The term on the left is an information inequality. Specifically, note that $\KL{q}{p} = -\int q \log\frac{p}{q}$, which equals zero when $q = p$. Therefore, $F(q, \zv)$ is optimal when $q(\fvz) \propto \normal{\yv}{\fvxzbar}{\sigma^2\I}p(\fvz)$. Taking this product and normalizing leads to the optimal,

\begin{equation} q^*(\fvz) = \normal{\fvz}{\frac{1}{\sigma^2}\Kzz\boldsymbol\Sigma^{-1}\Kzz\yv}{\Kzz\boldsymbol\Sigma^{-1}\Kzz} \,, \end{equation}

where $\boldsymbol\Sigma = \Kzz + \frac{1}{\sigma^2}\Kzx\Kxz$. Plugging this in, and computing the integral over $\fvz$ analytically (the integrand is products of normals) yeilds the final result for the marginal likelihood lower bound,

\begin{equation} \log p(\yv) \geq \log \normal{\yv}{\bzero}{\Qxx + \sigma^2 \I} - \frac{1}{2\sigma^2}\Tr{\Kxx - \Qxx } \,. \end{equation}

This is identical to the standard Gaussian process marginal likelihood, except for the additional trace term. When the trace of $\Kxx - \Qxx = 0$, then the two are equal, and the approximation over $q(\fvz)$ and the inducing point input locations is exact.
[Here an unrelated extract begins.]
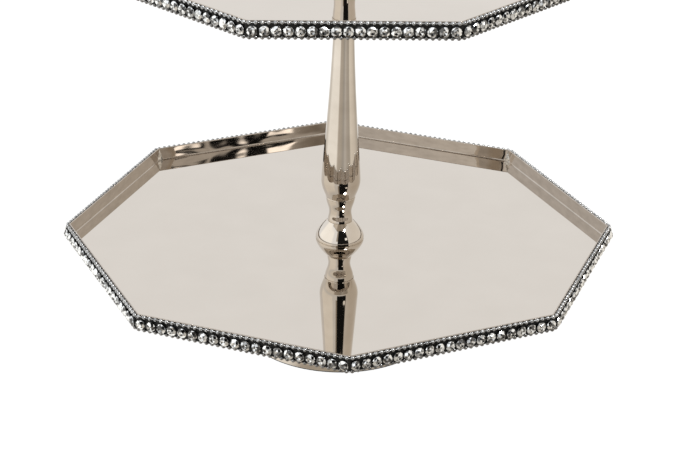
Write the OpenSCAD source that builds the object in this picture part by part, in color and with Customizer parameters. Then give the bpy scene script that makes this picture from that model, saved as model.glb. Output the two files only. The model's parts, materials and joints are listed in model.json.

Lastly, we must return to the original Gaussian process conditional, Eq.~\ref{eq:gpcond}, which motivated our approximation. The final series of steps is to plug in the optimal $q^*(\fvz)$ and simplify,

\begin{align} \tilde{p}(\fvs \mid \yv) &= \iint p(\fvs \mid \fvx, \fvz) q(\fvx, \fvz) d\fvz d\fvx \\ &= \iint p(\fvs \mid \fvx, \fvz) p(\fvx \mid \fvz) q^*(\fvz) d\fvz d\fvx \\ &= \int p(\fvs \mid \fvz) q^*(\fvz) d\fvz \\ &= \normal{\fvs}{\frac{1}{\sigma^2} \Ksz \boldsymbol\Sigma^{-1}\Kzx \yv}{\Kss - \Ksz\Kzzinv\Kzs + \Ksz\Kzz\boldsymbol\Sigma^{-1}\Kzz\Kzs} \\ &= \normal{\fvs}{\Qsz[\Qxx + \sigma^2\I]^{-1}\yv}{\Kss - \Qsx[\Qxx + \sigma^2 \I]^{-1}\Qxs} \,. \end{align}

The matrix inversions in this final expression are done on $m \times m$ matrices, instead of $n \times n$, where $m < n$. Overall, the VFE approximation has a computational cost of $\mathcal{O}(nm^2)$ and memory usage of $\mathcal{O}(nm)$. How exactly this is accomplished is via the Woodbury matrix lemma, which allows us to rewrite

\begin{equation} (\sigma^2\I + \Qxx)^{-1} = (\sigma^2 \I)^{-1} - (\sigma^2 \I)^{-1} \Kxz (\Kzzinv + \Kzx (\sigma^2 \I)^{-1} \Kxz)^{-1} \Kzx (\sigma^2 \I)^{-1} \,. \end{equation}

The inverse required is now $\Kzzinv$, which is $m \times m$.